CBDCs are the perfect example. They're surveillance tools masquerading as both innovation and currency. They promise convenience while enabling financial control. Want to buy the wrong things or support the wrong cause? Your programmable money is about to be reprogrammed. 

This isn't paranoia - it's the stated end goal. Central bankers aren't hiding their intentions. They openly discuss the "benefits" of programmable money and automated compliance. They're building the ultimate tool of financial surveillance and expecting us to thank them for it. 

Here's where the Number Go Up crowd is getting it wrong. They think adoption is the end goal. Get enough big players involved, get enough regulatory clarity, get enough mainstream acceptance, and crypto wins. 

But adoption without privacy is just surveillance with extra steps. Integration without sovereignty is just submission with better branding. The cypherpunks didn't want to be adopted by the system - they wanted to make it obsolete. 

The metric for crypto's success isn't market cap or institutional adoption. It's how effectively it enables financial privacy, freedom, sovereignty, and autonomy. By that measure, we're going backward. 

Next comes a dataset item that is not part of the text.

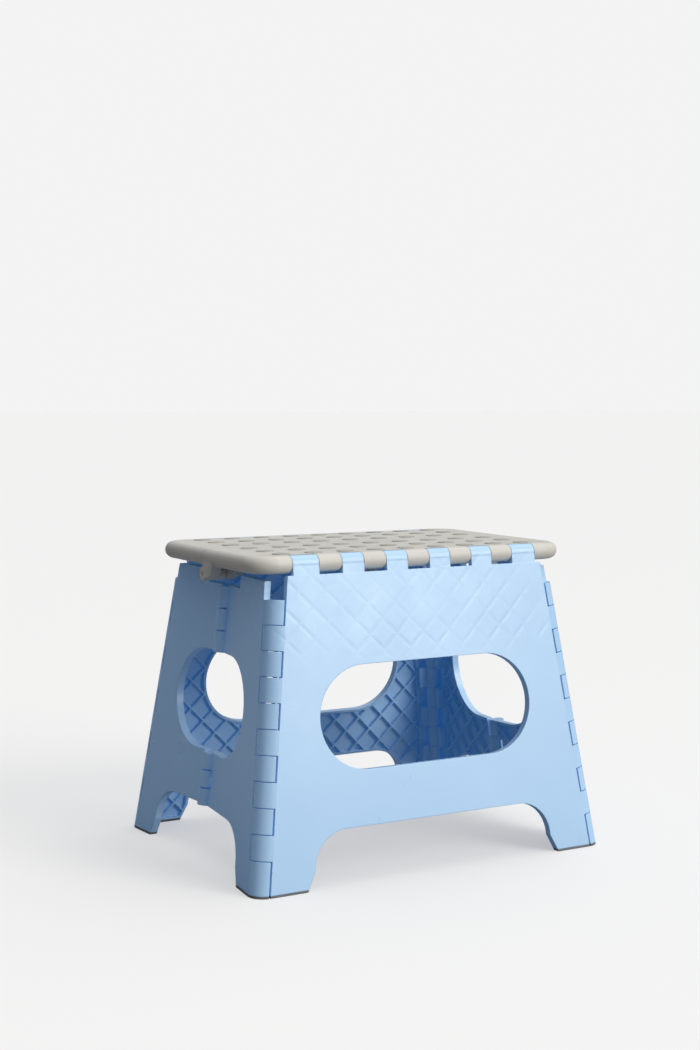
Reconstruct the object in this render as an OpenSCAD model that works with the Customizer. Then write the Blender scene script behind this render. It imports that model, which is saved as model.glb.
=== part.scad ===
// Folding step stool: eight hinged plastic panels that fold flat.
// Origin: centre of the footprint, on the floor. +X runs along the long side, -Y is the front.

/* [Overall size] */
// Height of the standing surface above the floor
height = 220; // [200:1:240]
// Width at the floor, over the two sides
base_width = 280; // [270:1:300]
// Depth at the floor, from front to back
base_depth = 220; // [210:1:235]
// Lean of the side panels from upright
side_lean = 7.4; // [6.5:0.1:8]
// Lean of the front and back panels from upright
front_lean = 7.5; // [6.5:0.1:8]
// Inward sag of the two side hinge lines at the floor
side_sag = 9.5; // [9:0.5:12]

/* [Panels] */
// Distance from a panel's outer face to its corner hinge axis
panel_t = 11; // [10:0.5:12]
// Thickness of a panel between its hinges, skin and ribs together
slab_t = 5.4; // [5:0.2:7]
// Thickness of the outer skin of each panel
skin_t = 2.4; // [2:0.1:3]
// Width of the rim around each pocket
rim_w = 2; // [2:0.5:3]
// Thickness of the crossed ribs
rib_t = 1.4; // [1.2:0.1:2]
// Distance between neighbouring ribs
rib_pitch = 15; // [14:0.5:18]
// Height of the oval hand opening above the floor, at its middle
oval_z = 110.8; // [105:0.5:115]
// Half height of the oval openings
oval_r = 35.3; // [30:0.5:36]
// Half length of the straight part of the front oval
front_oval_half = 49.3; // [40:0.5:55]
// Half length of the straight part of the side oval
side_oval_half = 21; // [15:0.5:24]
// Height of the arches between the feet
arch_z = 38; // [30:1:40]

/* [Top plate] */
// Width of the standing surface
plate_w = 255; // [245:1:260]
// Thickness of the top plate
plate_t = 12; // [12:0.5:13]
// Corner radius of the top plate, seen from above
plate_corner = 20; // [16:1:24]
// Depth of the centre hinge axis below the top plate's surface
centre_drop = 17.6; // [17.4:0.1:17.9]
// Diameter of one grip dot
dot_d = 12.4; // [10:0.2:13]
// Distance between neighbouring grip dots along a row
dot_pitch = 24.5; // [23:0.5:25]
// Distance between rows of grip dots
dot_row = 24.8; // [23:0.1:25]
// Height that a grip dot stands above the plate
dot_rise = 0.4; // [0.2:0.1:0.6]

/* [Hinges] */
// Length of one corner knuckle
knuckle = 16.8; // [15:0.1:17]
// Length of one knuckle of the front and back top hinges
top_knuckle = 17.3; // [16:0.1:18]
// Diameter of the hinge pins
pin_d = 3; // [2.5:0.5:3.5]
// Diameter of the two pins in each side hinge
side_pin_d = 2.4; // [2:0.2:2.6]
// Gap between neighbouring knuckles of one hinge
knuckle_gap = 0.5; // [0.4:0.1:0.8]
// Diameter of the side hinge barrels
barrel_d = 11; // [10:0.5:11]
// Gap between neighbouring side hinge barrels
barrel_gap = 0.9; // [0.8:0.1:1.2]

/* [Hidden] */

$fn = 64;
body_blue = [0.66, 0.80, 0.94];
plate_tan = [0.82, 0.80, 0.76];
dot_grey = [0.70, 0.68, 0.64];
pad_grey = [0.33, 0.34, 0.36];
pin_steel = [0.72, 0.73, 0.75];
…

The privacy tools and ideas being developed today are an act of resistance. Every improvement in zero-knowledge proofs is a blow against financial centralization, surveillance, and subjugation. Every advancement in mixing protocols is a step toward genuine privacy—every piece of writing that argues for the soul, spirit, and meaning of the crypto movement matters. 

These tools, these concepts, and these philosophies are being built out by folks who understand what's at stake. They see the new surveillance state being constructed around us. They know financial privacy is about preserving human independence in an increasingly controlled, stifled, and suppressed world. 

This is where it gets personal. 

Every one of us has to decide which future we're building toward. The institutional path is easier, more profitable, and more socially acceptable. 

The Cypherpunk path is harder, riskier, and more controversial. 

But that's always been true. The easy path rarely leads to revolution. The cypherpunks chose the hard path because they understood what was at stake and where unlimited technological and financial surveillance would lead. And they knew that privacy was not an optional "feature" - it was a new human right. 

The Renaissance won't look like 2021. No laser eyes. No monkey JPEGs. No influencers shilling the next big protocol in exchange for tokens they can dump on their followers. It will emerge from necessity, philosophy, and independence. 

We can celebrate as our revolution gets sold out and eroded, packaged into ETFs and retirement accounts, or we can remember why this technology was created in the first place. 

Remember: revolutions don't need permission. They need conviction.